Enfin, sur la demande d’intérêts sur le bonus « long term incentive », le tribunal reprend le règlement interne, qui confirme le bien-fondé de la demande à cet égard, étant que la politique de rémunération de la banque prévoit de manière générale un intérêt égal au taux de croissance interne des fonds propres jusqu’à la date de libération.

Intérêt de la décision

Ce jugement reprend les règles en matière de pécules de vacances en cas de rémunération variable. Il rappelle qu’en vertu de l’article 38, l’employé qui prend ses vacances a droit à la rémunération normale afférente aux jours de vacances et à un supplément égal par mois de service presté ou assimilé à du travail effectif au cours de l’exercice de vacances, à 1/12e de 92% de la rémunération brute du mois pendant lequel les vacances prennent cours (article 38 de l’arrêté royal du 30 mars 1967). L’article 39 précise ce qu’il en est du supplément visé à l’article 38, en ce qui concerne son mode de calcul. Il s’agit de la moyenne mensuelle des mêmes rémunérations. Si la rémunération est fixe et variable, les deux dispositions sont à appliquer pour les rémunérations visées.

En outre, le jugement rappelle que les primes variables liées à des critères tels que l’évaluation des prestations, la productivité du travailleur, le résultat de l’entreprise ou d’une partie de celle-ci, ou encore tout critère rendant le paiement incertain et variable, font partie de la rémunération variable sur laquelle le travailleur a droit aux pécules ci-dessus.

Une autre règle est encore reprise par le tribunal, étant que les pécules de vacances (et la prime de fin d’année également) ne peuvent être inclus dans la rémunération variable.

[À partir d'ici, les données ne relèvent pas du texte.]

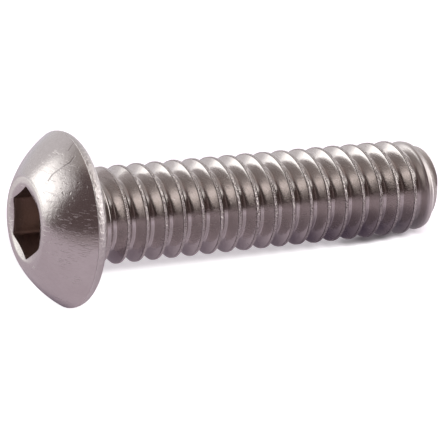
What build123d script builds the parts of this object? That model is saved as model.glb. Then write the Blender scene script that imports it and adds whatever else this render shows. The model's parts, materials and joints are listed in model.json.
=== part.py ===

L’on peut encore se poser la question de savoir si, en cas de rémunération variable, il y a lieu de prendre en compte le simple pécule perçu pour le calcul du double pécule de l’année suivante. La Cour du travail du Mons a abordé cette question dans un arrêt du 9 mars 2011 (C. trav. Mons, 9 mars 2011, R.G. 2010/AM/26 – précédemment commenté). Elle a conclu que le pécule de vacances constitue effectivement une contrepartie de prestations de travail, puisque la durée des vacances est proportionnelle au travail exécuté pendant l’année de référence. Il s’agit d’une rémunération réellement gagnée. Rien ne s’oppose dès lors à la prise en compte de la période de référence pour le calcul de celui de la période subséquente.